The first thing you notice about rocks is that there is an enormous variety, making them hard to hard to identify. Modern rock classification puts chunks of solid not-just-dirt clod stuff into two groups: minerals, which are usually single elements or simple molecules in pure form, and rocks, which are mixtures of minerals. Rocks themselves are divided into three groups, based on the processes that formed them. Can you determine to which class each of the rocks below belongs?

Rock Collection
sandstone

Sedimentary

Sandstone. Notice the stratification. This specimen has been "polished" by tumbling in a river, but remains a good example of sedimentary rock.

Copper Ore

Metamorphic

Copper ore. The blue-green streaks are characteristic of copper oxides, like malachite, the result of recombination of materials under extreme pressure and heat — the result of metamorphic changes.

Pumice

Igneous

Pumice. Full of holes and light enough to float on water, this is the result of a volcanic eruption — igneous rock.

Forces building up the earth

The classification system points out the contrary forces at work on the surface of the earth. Vulcanism and sedimentation build up the surface; weathering by wind and water pulls it down (so both the Vulcanists and Neptunists were right in a way). Let's first consider the "building up" forces:

Examples of geological events

Four Cascade Volcanoes

Read through the description of sea-floor spreading and plate movement at the USGS site on the North Cascades. Be sure to click on the animations (there are two).

  • What phenomena are used to map the movement of different parts of the ocean floor?
  • Why would horizontal stripes of reversing polarity on the ocean floor map to vertical layers on land?
  • What is lithosphere?
  • How does upwelling in seafloor spreading form new crust material?
  • What is a transform boundary?
  • Why is the earth considered "geologically active"?

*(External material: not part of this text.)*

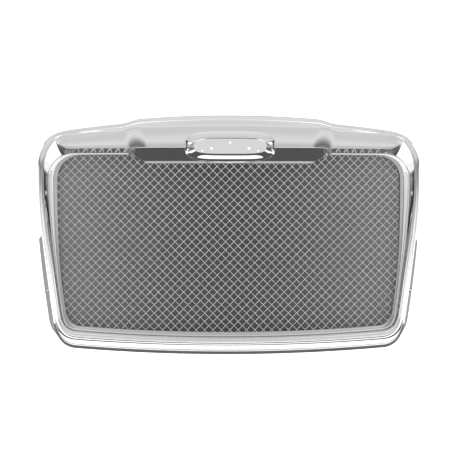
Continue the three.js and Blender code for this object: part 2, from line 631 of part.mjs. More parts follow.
// ---------- Hood brackets ----------
const BRACKET_SPOTS = {
  upper: { run: "top", t: 0.62 },
  middle: { run: "side", t: 0.25 },
  lower: { run: "bottom", t: 0.3 },
};
// A frame on the rear rim: local X runs inwards, local Y to the rear, with Y = 0 on the mounting plane.
function rimFrame(spot, side) {
  const at = onRail(RAILS.rim, spot);
  const near = onRail(RAILS.rim, { ...spot, t: spot.t + 0.01 });
  const run = new THREE.Vector3(side * (near[0] - at[0]), 0, near[1] - at[1]).normalize();
  const rear = new THREE.Vector3(0, 1, 0);
  const inward = new THREE.Vector3().crossVectors(rear, run);
  if (inward.dot(new THREE.Vector3(-side * at[0], 0, -at[1])) < 0) inward.negate();
  const along = new THREE.Vector3().crossVectors(inward, rear);
  return new THREE.Matrix4().makeBasis(inward, rear, along).setPosition(side * at[0], 0, at[1]);
}
const TAB_SEAT = RIM_FORE - FIT; // fore of the tab's front face
const BOSS_END = RIM_FORE + SCREW_LENGTH; // fore of the bosses on the rim's flange
const TAB_MIDDLE = (WALL + RIM_FLANGE) / 2;
const FOOT_MIDDLE = RIM_FLANGE + BRACKET_REACH / 2;
function bracketBody(frame) {
  const [tab, foot, t] = [-TAB_SEAT, 0, BRACKET_SHEET];
  const profile = [
    [WALL, tab],
    [RIM_FLANGE + t, tab],
    [RIM_FLANGE + t, foot - t],
    [RIM_FLANGE + BRACKET_REACH, foot - t],
    [RIM_FLANGE + BRACKET_REACH, foot],
    [RIM_FLANGE, foot],
    [RIM_FLANGE, tab + t],
    [WALL, tab + t],
  ];
  const shape = new THREE.Shape(profile.map(([x, y]) => new THREE.Vector2(x, y)));
  const sheet = new THREE.ExtrudeGeometry(shape, { depth: BRACKET_WIDTH, bevelEnabled: false });
  const centred = frame.clone().multiply(new THREE.Matrix4().makeTranslation(0, 0, -BRACKET_WIDTH / 2));
  return toSolid(sheet, centred);
}
const bracketScrewsAt = [-BRACKET_SCREW_SPACING / 2, BRACKET_SCREW_SPACING / 2];
const rimBosses = [];
const rimHoles = [];
for (const [level, spot] of Object.entries(BRACKET_SPOTS)) {
  for (const [sideName, side] of [["left", -1], ["right", 1]]) {
    const frame = rimFrame(spot, side);
    const tabHoles = bracketScrewsAt.map((z) => barIn(frame, SCREW_SHANK + FIT, -TAB_SEAT - 1, -TAB_SEAT + 4, ROUND, [TAB_MIDDLE, z]));
    const boltHole = barIn(frame, HOOD_BOLT_HOLE, -BRACKET_SHEET - 1, 1, 16, [FOOT_MIDDLE, 0]);
    place(`hood_bracket_${level}_${sideName}`, toGeometry(cut(bracketBody(frame), [...tabHoles, boltHole])), zincSteel);
    const nut = barIn(frame, HOOD_NUT_ACROSS / Math.sqrt(3), -BRACKET_SHEET - FIT - HOOD_NUT_HEIGHT, -BRACKET_SHEET - FIT, 6, [FOOT_MIDDLE, 0]);
    const bore = barIn(frame, HOOD_BOLT_HOLE - 0.5, -40, 1, 16, [FOOT_MIDDLE, 0]);
    place(`hood_nut_${level}_${sideName}`, toGeometry(nut.subtract(bore)), zincSteel);
    const seat = frame.clone().multiply(new THREE.Matrix4().makeTranslation(0, -TAB_SEAT + BRACKET_SHEET, 0));
    bracketScrewsAt.forEach((z, i) => {
      place(`bracket_screw_${level}_${sideName}_${i + 1}`, screwIn(seat, SCREW_LENGTH, [TAB_MIDDLE, z]), zincSteel);
      rimBosses.push(barIn(frame, SCREW_SHANK + 3, -BOSS_END, -RIM_FORE - WALL / 2, ROUND, [TAB_MIDDLE, z]));
      rimHoles.push(barIn(frame, SCREW_SHANK + FIT, -BOSS_END - 1, 1 - RIM_FORE, ROUND, [TAB_MIDDLE, z]));
    });
  }
}

// ---------- Assembly ----------
const badgeBosses = STUD_SPOTS.map(([x, z]) => foreBar(x, z, BOSS_RADIUS, 200, bossEnd(x, z)).intersect(insideWall));
const studHoles = STUD_SPOTS.map(([x, z]) => foreBar(x, z, STUD_RADIUS + FIT, 200, 60));
const surround = cut(joined(toSolid(shellSkin), [...posts, ...rimBosses, ...badgeBosses]), [
  ...postHoles,
  ...rimHoles,
  ...studHoles,
  badgeBlock(-BADGE_SEAT, -10, 60),
]);
place("surround_shell", toGeometry(surround), chrome);
place(
  "mesh_frame",
  panelBand([
    [0, CHANNEL_FRONT],
    [CHANNEL_WIDTH, CHANNEL_FRONT],
    [CHANNEL_WIDTH, CHANNEL_FRONT + CHANNEL_THICK],
    [0, CHANNEL_FRONT + CHANNEL_THICK],
    [0, CHANNEL_FRONT + CHANNEL_THICK - CHANNEL_SHEET],
    [CHANNEL_WIDTH - CHANNEL_SHEET, CHANNEL_FRONT + CHANNEL_THICK - CHANNEL_SHEET],
    [CHANNEL_WIDTH - CHANNEL_SHEET, CHANNEL_FRONT + CHANNEL_SHEET],
    [0, CHANNEL_FRONT + CHANNEL_SHEET],
  ]),
  chrome,
);
const slant = Math.SQRT1_2;
place("mesh_front_wires", wireLayer([slant, slant], FRONT_WIRES), brightWire);
place("mesh_rear_wires", wireLayer([slant, -slant], REAR_WIRES), brightWire);
place("bug_screen", screenSheet(panelRing(CHANNEL_WIDTH - 2), SCREEN_FRONT), screenCloth);
place(
  "bug_screen_frame",
  panelBand([
    [CHANNEL_WIDTH, SCREEN_FRAME_FRONT],
    [CHANNEL_WIDTH, SCREEN_FRAME_FRONT + SCREEN_FRAME_THICK],
    [CHANNEL_WIDTH - SCREEN_FRAME_WIDTH, SCREEN_FRAME_FRONT + SCREEN_FRAME_THICK],
    [CHANNEL_WIDTH - SCREEN_FRAME_WIDTH, SCREEN_FRAME_FRONT],
  ]),
  blackPlastic,
);

export default grille;
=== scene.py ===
# %% [markdown]
# # A heavy truck's front grille
#
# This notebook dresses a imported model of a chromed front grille. The real thing is a plated moulded surround, a
# badge holder let into its top bar, a panel of woven wire in a channel frame, an insect screen clipped in behind
# it, and steel brackets that bolt it to the hood. Every visible surface is worked out with numpy, in millimetres,
# from the same lines that the part itself follows, and is put into the mesh in metres.

import bmesh
import bpy
import numpy as np
from mathutils import Matrix, Vector
from mathutils.bvhtree import BVHTree


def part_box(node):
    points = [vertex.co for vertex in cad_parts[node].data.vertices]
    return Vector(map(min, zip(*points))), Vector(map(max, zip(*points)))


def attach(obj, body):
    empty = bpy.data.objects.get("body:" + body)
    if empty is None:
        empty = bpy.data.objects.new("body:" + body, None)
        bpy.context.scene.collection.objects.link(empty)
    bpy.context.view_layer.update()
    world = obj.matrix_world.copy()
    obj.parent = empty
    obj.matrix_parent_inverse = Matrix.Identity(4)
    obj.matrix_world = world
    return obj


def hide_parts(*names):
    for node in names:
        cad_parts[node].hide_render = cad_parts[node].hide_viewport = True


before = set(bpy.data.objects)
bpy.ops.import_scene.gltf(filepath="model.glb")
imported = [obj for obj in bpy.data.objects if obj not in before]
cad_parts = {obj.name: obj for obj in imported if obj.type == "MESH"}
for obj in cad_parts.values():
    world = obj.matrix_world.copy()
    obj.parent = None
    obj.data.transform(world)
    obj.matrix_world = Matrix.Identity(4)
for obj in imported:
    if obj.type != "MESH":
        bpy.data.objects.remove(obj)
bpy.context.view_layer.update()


def placed(name, data):
    """An object with the given data, put into the scene."""
    made = bpy.data.objects.new(name, data)
    bpy.context.scene.collection.objects.link(made)
    return made


# %% [markdown]
# ## The camera
#
# A grille is looked at almost square on, so its openings read as true diamonds. A long lens far away keeps the
# sides from converging, and turning the camera by less than two degrees is enough to show one reveal more than
# the other.

# %% Camera
AIM = Vector((0.0018, -0.06, 0.0098))
DISTANCE = 4.6
TURN = np.radians(-1.7)
VIEW_WIDTH = 1.36

camera_data = bpy.data.cameras.new("camera")
camera_data.sensor_width = 36.0
camera_data.lens = 36.0 * DISTANCE / VIEW_WIDTH
camera_data.clip_end = 60.0
camera = placed("camera", camera_data)
camera.location = AIM + DISTANCE * Vector((np.sin(TURN), -np.cos(TURN), 0.0))
camera.rotation_euler = (AIM - camera.location).to_track_quat("-Z", "Y").to_euler()
bpy.context.scene.camera = camera
print("lens", round(camera_data.lens, 1), "mm")

# %% [markdown]
# ## The driving sizes
#
# These are the sizes of the part, in millimetres: the outline, how far the front bows and leans, and the layers
# behind the ledge. "Fore" is the distance in front of the rear mounting plane, so it grows towards the viewer.

# %% Sizes
WIDTH, HEIGHT = 1150.0, 705.0
HALF_W, HALF_H = WIDTH / 2, HEIGHT / 2
CROWN_FORE, BOW, LEAN, LEAN_CENTRE = 150.0, 50.0, 78.0, 0.43
SIDE_TAPER, TAPER_POWER, SIDE_EASE, TOP_ARCH, BOTTOM_ARCH = 40.0, 1.6, 1.25, 35.0, 16.5
WALL, RIM_FORE, RIM_FLANGE = 3.0, 20.0, 20.0
BLOCK_RAISE, CENTRE_SHARE, SHOULDER_SHARE, STRAIGHT_SHARE = 14.0, 0.55, 0.12, 0.45
PANEL_FORE, PANEL_TILT = 100.0, 0.035
WIRE_RADIUS, WIRE_PITCH, WIRE_REACH, WIRE_PLAY = 1.5, 17.4, 7.0, 0.06
CHANNEL_SHEET, CHANNEL_WIDTH, GAP, FIT = 1.5, 16.0, 0.8, 0.3
LAYER, CLOTH_THICK, CLOTH_INSET = 3.0, 1.0, 2.0
CHANNEL_FRONT = WALL + GAP
CHANNEL_THICK = 2 * CHANNEL_SHEET + 2 * LAYER + 3 * GAP
WEAVE_MIDDLE = CHANNEL_FRONT + CHANNEL_THICK / 2
SCREEN_FRONT = CHANNEL_FRONT + CHANNEL_THICK + GAP
SCREEN_FRAME_FRONT = SCREEN_FRONT + CLOTH_THICK + GAP
SCREEN_FRAME_THICK, SCREEN_FRAME_WIDTH = 5.0, 20.0


def crown_fore(x, z):
    """Fore of the foremost skin: the centre's value, less a square law in x (the bow) and one in z (the lean)."""
    return CROWN_FORE - BOW * (x / HALF_W) ** 2 - LEAN * ((z + HALF_H * LEAN_CENTRE) / HEIGHT) ** 2


def panel_fore(x, z):
    """Fore of the ledge: the same bow as the skin, and a slight even tilt."""
    return PANEL_FORE - BOW * (x / HALF_W) ** 2 - PANEL_TILT * z


print("panel bow", BOW, "mm over", WIDTH, "mm")

# %% [markdown]
# ## The rails
#
# A moulded surround is hard to draw as one surface, but easy as a few closed lines that run round it: the rear
# rim, the shoulder, the crown, the brow, the chin, the sill, the reveal, the ledge and the panel's edge. Each
# rail has a top run, a corner, a side, a lower corner and a bottom run, and all rails are sampled at the same
# stations. Joining the rails at one station gives the moulding's section there.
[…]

Forces of Erosion: weather

In contrast to the building forces coming from the earth's interior, weathering tears down the mountains and erodes the plains. While wind can carve interesting shapes, it is water which does the most sculpting, as rivers cut through plains, oceans eat away at the coastlines, and ice breaks apart rocks bit by bit each winter or, as glaciers, carves whole valleys out.

Read the brief outline on the forces and effects of erosion at the Georgia Perimeter College Earth Science site.

  • What are the major forces of erosion? Do you think this list is complete?
  • How does water both build up and tear down the earth's surface?
  • How does wind both build up and tear down the earth's surface?
  • What is "mass wasting"? How does it build up and tear down the earth's surface?